Fix init bugs, adapt tnotebooks

stefanradev93 · stefanradev93 · commit d79b17a54e66 · 2025-05-22T22:34:52.000-04:00
diff --git a/bayesflow/approximators/continuous_approximator.py b/bayesflow/approximators/continuous_approximator.py
@@ -49,6 +49,7 @@ def __init__(
         self.inference_network = inference_network
         self.summary_network = summary_network
         self.standardize = standardize
+
         self.inference_variables_norm = None
         self.summary_variables_norm = None
         self.inference_conditions_norm = None
@@ -59,7 +60,6 @@ def build_adapter(
         inference_variables: Sequence[str],
         inference_conditions: Sequence[str] = None,
         summary_variables: Sequence[str] = None,
-        standardize: bool = True,
         sample_weight: str = None,
     ) -> Adapter:
         """Create an :py:class:`~bayesflow.adapters.Adapter` suited for the approximator.

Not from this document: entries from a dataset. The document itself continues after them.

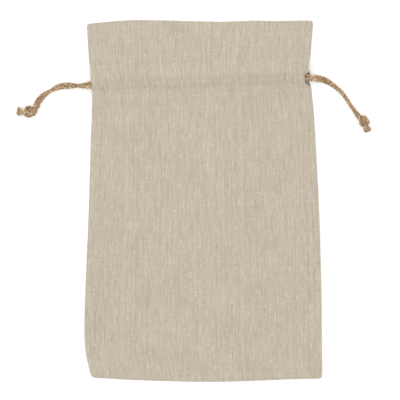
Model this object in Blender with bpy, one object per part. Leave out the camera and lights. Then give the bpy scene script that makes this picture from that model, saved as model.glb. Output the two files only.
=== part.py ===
"""Linen drawstring bread bag, lying flat on its back with its drawcords pulled out to both sides.

Units are metres. +X is to the right across the bag, +Y runs from the foot to the mouth, +Z is up.
The origin is on the surface, under the middle of the cloth.

Each panel is one cut of linen whose top is turned inside as a facing. Two rows of stitching
through panel and facing make the channel, and the facing ends just below the lower row. Two
cords run through both panels' channels: each starts and ends at its own side of the bag and
turns back at the other side, so four strands lie in the channel and two come out at each mouth.
"""
import math

import bmesh
import bpy
from mathutils import Vector

# ---------------------------------------------------------------- driving dimensions
CLOTH = 0.0010                 # thickness of one layer of cloth
GAP = 0.0004                   # air between two layers that lie on each other
PITCH = CLOTH + GAP            # from the middle of one layer to the middle of the next
CORD = 0.0036                  # diameter of one strand of jute cord
CLEAR = 0.0003                 # least air between two pieces
CORD_PITCH = CORD + CLEAR      # from strand to strand where two lie side by side
PAIR_PITCH = CORD + 0.0008     # and where two are twisted about each other
SLACK = 0.0005                 # air between a strand and the cloth about it

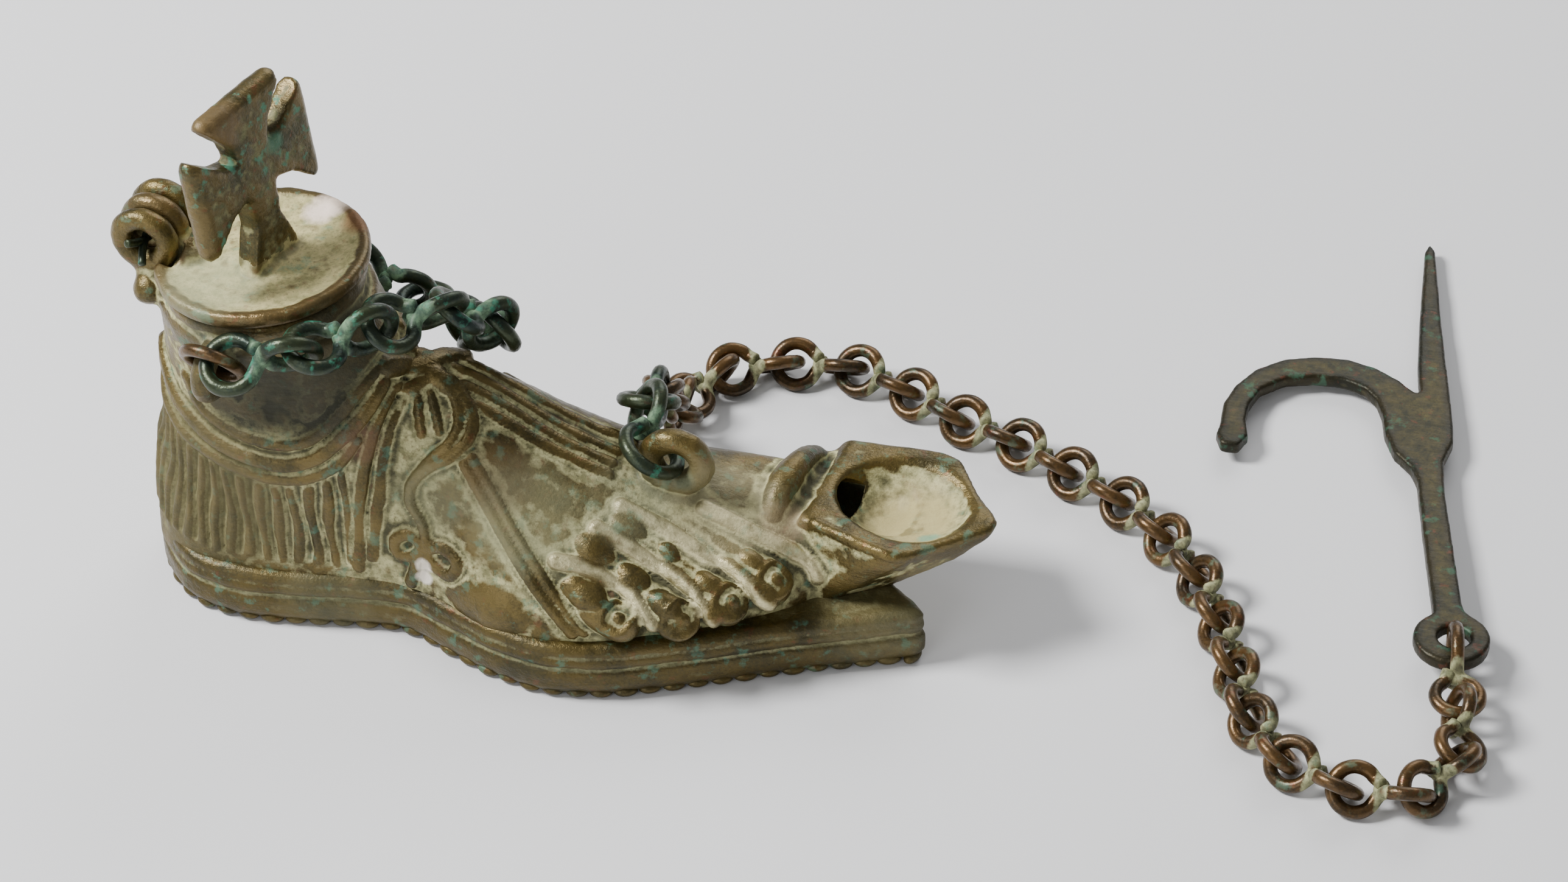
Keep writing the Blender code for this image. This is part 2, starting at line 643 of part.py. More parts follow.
def instep_ring_frame():
    """The ring's own frame: it stands on the crest of the instep, sunk in a little."""
    x, y = INSTEP_RING
    crest = curve_through(FOOT, [x])[0][3] * U
    z = crest + INSTEP_RING_RADIUS + INSTEP_RING_WIRE / 2 - INSTEP_RING_SINK
    return frame_matrix((fx(x), y * U, z), (1, 0, 0), (0, 0, 1))


def cavity_meshes():
    """The hollow of the lamp, the mouth of the leg and the wick's way in."""
    wall = WALL / U
    floor = (SOLE_THICK + SOLE_GAP + HOLLOW_FLOOR) / U
    frame = lid_frame()
    mouth = axis_cylinder("mouth", frame @ Vector((0, 0, -16 * MM)), frame @ Vector((0, 0, 5 * MM)),
                          MOUTH_RADIUS, 20)
    noz = nozzle_frame()
    tunnel = axis_cylinder("tunnel", noz @ Vector((-16 * U, 0, 19.5 * U)),
                           noz @ Vector((6 * U, 0, 22.5 * U)), 5.2 * U, 12)
    return [loft("hollow", foot_rings(wall, 11, 12, 10.5, floor)),
            loft("leg_hollow", leg_rings(wall, floor + 1, 62.0, 4, 12)), mouth, tunnel]


def box_mesh(name, low, high, matrix):
    """A box from its lowest to its highest corner, then placed by a matrix."""
    bm = bmesh.new()
    bmesh.ops.create_cube(bm, size=1)
    low, high = Vector(low), Vector(high)
    bm.transform(matrix @ Matrix.Translation((low + high) / 2) @ Matrix.Diagonal((*(high - low), 1)))
    mesh = bpy.data.meshes.new(name)
    bm.to_mesh(mesh)
    bm.free()
    return mesh


def nozzle_box(gap):
    """The space of the nozzle, in front of the toes, wider by a gap all round."""
    half = (NOZZLE_HALF + 0.5) * U + gap
    return box_mesh("nozzle_box", (NOZZLE_START * U - gap, -half, 0),
                    ((NOZZLE_LENGTH + 10) * U, half, (NOZZLE_TOP + 12) * U), nozzle_frame())


def below_foot():
    """Everything under the foot's flat underside, where the sole goes."""
    return box_mesh("below", (-2 * SOLE_LENGTH, -SOLE_LENGTH, -SOLE_LENGTH),
                    (2 * SOLE_LENGTH, SOLE_LENGTH, SOLE_THICK + SOLE_GAP), Matrix.Identity(4))


def casting_objects():
    """The casting in three nodes that meet face to face: foot with leg, nozzle and sole."""
    meshes = [loft("foot", foot_rings()), loft("leg", leg_rings(high=66.0)), nozzle_mesh(),
              toe_collar(), rim_mesh()] + list(hinge_shelf()) + list(toes())
    foot = fused("foot", meshes, CAD_VOXEL)
    carve(foot)
    thin = foot.modifiers.new("thin", "DECIMATE")
    thin.ratio = min(1, CAD_FACES / sum(len(p.vertices) - 2 for p in foot.data.polygons))
    bake(foot)
    combine(foot, [below_foot()] + cavity_meshes() + [dish_mesh()], "DIFFERENCE")
    nozzle = place("nozzle", foot.data.copy())
    combine(nozzle, [nozzle_box(0)], "INTERSECT")
    knuckle_room = axis_cylinder("room", hinge_point(-KNUCKLE_WIRE / 2 - 0.3 * MM),
                                 hinge_point(KNUCKLE_WIRE / 2 + 0.3 * MM), SWING)
    combine(foot, [nozzle_box(SOLE_GAP), knuckle_room], "DIFFERENCE")
    lugs = [torus_mesh("lug", lug_matrix(where, turn), LUG_RADIUS, LUG_WIRE * 1.8, 12, 6)
            for _, where, turn in ankle_lug_frames()]
    rings = [hinge_ring(side * KNUCKLE_PITCH) for side in (-1, 1)]
    ring = torus_mesh("instep", instep_ring_frame(), INSTEP_RING_RADIUS, INSTEP_RING_WIRE, 16, 8)
    combine(foot, lugs + rings + [ring], "UNION")
    slab, welt = sole_meshes()
    sole = combine(place("sole", slab), [welt], "UNION")
    return foot, nozzle, sole


def lug_matrix(place, outward):
    return frame_matrix(place, outward, (0, 0, 1))


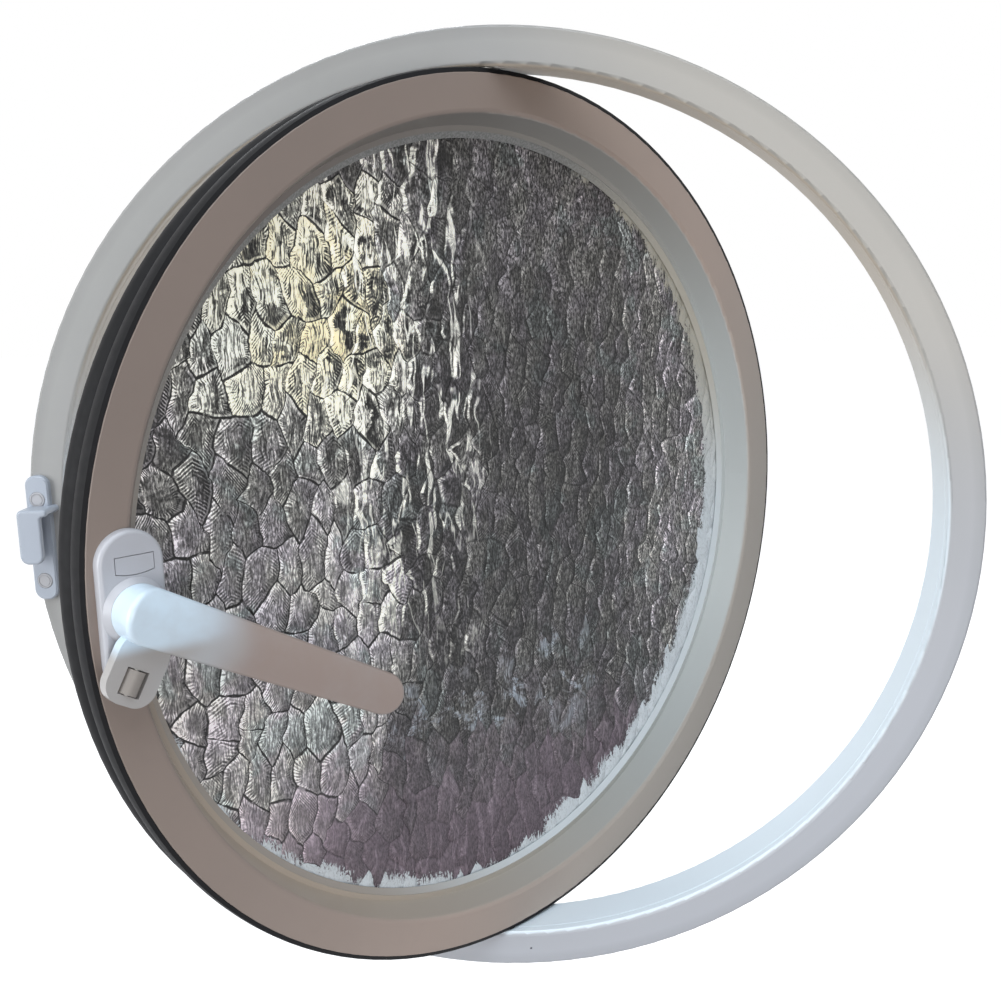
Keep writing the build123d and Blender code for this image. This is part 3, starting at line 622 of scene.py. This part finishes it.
    # Flanks: one side of each pebble is bright and the other dark, and the light swaps sides
    length = (dx * dx + dy * dy + 0.01).fn("SQRT")
    face = (dy * 0.35 - dx * 0.95) / length
    upright = (dx / length).fn("ABSOLUTE").step(0.5, 0.8)
    calm = foot * (1 - haze * 0.6)
    flank = run.step(0.50, 0.97)
    bright = face.fn("MAXIMUM", 0.0) * flank
    dark = (0 - face).fn("MAXIMUM", 0.0) * flank
    broken = kit.noise(flat, 0.06, 3.0, 0.6)
    patchy = kit.noise(flat, 0.16, 2.0, 0.6)
    stroke = face.step(0.1, 0.6) * upright * broken.step(0.42, 0.50) * run.step(0.76, 0.84)
    winding = kit.noise(kit.xyz((u + wobble[1] * 10) / 10.0, v / 70.0, 3.0), 1.0, 2.0, 0.45)
    streamer = (1 - (winding - 0.5).fn("ABSOLUTE").step(0.008, 0.028)) * broken.step(0.40, 0.50)
    edge = patchy.step(0.38, 0.48) * run.step(0.80, 0.87) * (1 - run.step(0.94, 0.97)) * (0.4 + spoke * 0.8)
    tone = tone * (1 - dark * (1.0 - calm * 0.9) * (1 - coarse * 0.6)) * (1 + bright * (0.9 - coarse * 0.6 - calm * 0.7))
    glow = band * b.step(-60, 60, 0.35, 0.75) + lit * 0.45 + a.step(30, 120) * 0.16 + right * 0.08 + 0.06
    tone = tone + stroke * glow * (0.55 + spoke * 0.9) * (1 - foot * 0.7) * (1 - coarse * 0.6)
    tone = tone + edge * (lit * 0.75 + haze * 0.26 + dusk * 0.24 + right * 0.12 + 0.03) * (1 - foot * 0.7)
    tone = tone + streamer * (band * b.step(-60, 60, 0.30, 0.80) + foot * 0.10 + lit * 0.25) * (0.5 + spoke)
    crease = run.step(0.925, 0.97) * (0.97 - calm * 0.8 - coarse * 0.3) * (1 - (1 - upright) * a.step(-70, -10) * 0.5) * patchy.step(0.30 + coarse * 0.12, 0.44, 0.35, 1.0)
    tone = (tone * (1 - crease * (1 - stroke * band))).fn("MAXIMUM", 0.004)

    # Colours: yellow and grey-green where lit, plum at the foot, cold scraps of sky above it
    warm = core * kit.noise(kit.xyz(su / 12.0, sv / 26.0), 1.0, 1.0).step(0.22, 0.58) * tone.step(0.05, 0.4)
    drift = kit.noise(kit.xyz(u / 16.0, v / 30.0, 5.0), 1.0, 2.0).step(0.36, 0.64)
    stain = kit.noise(flat, 0.03, 3.0, 0.6, 0, 0.5)
    hue = kit.mix(drift, (1.0, 0.92, 0.97), (0.99, 0.955, 0.89))
    hue = kit.mix(stain.step(0.54, 0.62) * 0.8, hue, (0.90, 0.98, 0.95))
    hue = kit.mix(lit, hue, (0.97, 0.97, 0.84))
    hue = kit.mix(warm, hue, (1.0, 0.88, 0.54))
    hue = kit.mix(foot, hue, (1.0, 0.78, 0.92))
    hue = kit.mix((stroke + streamer).step(0.1, 0.9) * band, hue, (1.0, 0.98, 0.88))
    cloud = kit.noise(flat, 0.05, 5.0, 0.75, 0, 0.6).step(0.50, 0.62)
    scraps = patch(-75, 88, -118, -84, 16) * cloud
    hue = kit.mix(scraps, hue, (0.80, 0.89, 1.0))
    tone = tone * (1 - scraps * 0.6) + scraps * (0.10 + strand * 0.5)
    spark = (tone - 0.55).fn("MAXIMUM", 0.0).fn("MINIMUM", 1.0)
    glass = tinted(kit, tone.fn("MINIMUM", 1.0), hue)

    # The white bed behind the pane, which the pebbles tear into a ragged rim
    radius = (u * u + v * v).fn("SQRT")
    toward = ((u * 0.94 - v * 0.342) / radius).fn("MAXIMUM", 0.0)
    low = ((0 - u) * 0.5 - v * 0.866) / radius
    tooth = (dx * u + dy * v) / radius
    thrown = radius - tooth * 0.25 + (veil - 0.5) * 3.5 + (strand - 0.5) * 3.0 + (crumple - 0.5) * 2.5
    limit = 201.0 - toward * 14.5 - low.step(0.9, 1.0) * 7.0
    rim = (thrown - limit).step(-0.5, 0.8) * (toward + low.step(0.75, 0.9)).step(0.0, 0.1)
    bed = kit.mix((v + u * 0.3).step(20, 150), (0.72, 0.77, 0.80), (0.52, 0.49, 0.41))
    bed = kit.mix((crumple - 0.6).step(0.0, 0.4) * 0.4, bed, (0.40, 0.42, 0.43))
    return kit.node(
        "ShaderNodeBsdfPrincipled", 0, in_Base_Color=kit.mix(rim, glass, bed), in_Roughness=0.18,
        in_Specular_IOR_Level=0.3, in_Emission_Color=tinted(kit, spark * (1 - rim), hue),
        in_Emission_Strength=0.36,
        in_Normal=kit.bump(rib * 0.5 + crumple * 0.6 + strand * 0.4, 0.4, 0.0006),
    )


pane_shape.materials.append(material("relief_glass", relief_glass))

@@ -72,8 +72,6 @@ def build_adapter(
             Names of the inference conditions in the data
         summary_variables : Sequence of str, optional
             Names of the summary variables in the data
-        standardize : bool, optional
-            Decide whether to standardize all variables, default is True
         sample_weight : str, optional
             Name of the sample weights
         """
@@ -95,9 +93,6 @@ def build_adapter(
 
         adapter.keep(["inference_variables", "inference_conditions", "summary_variables", "sample_weight"])
 
-        if standardize:
-            adapter.standardize(exclude="sample_weight")
-
         return adapter
 
     def compile(
@@ -118,7 +113,7 @@ def compile(
 
         return super().compile(*args, **kwargs)
 
-    def build_from_data(self, adapted_data: dict[str, any]) -> None:
+    def build_from_data(self, adapted_data: dict[str, any]):
         # Determine input standardization
         if self.standardize == "all":
             keys = ["inference_variables", "summary_variables", "inference_conditions"]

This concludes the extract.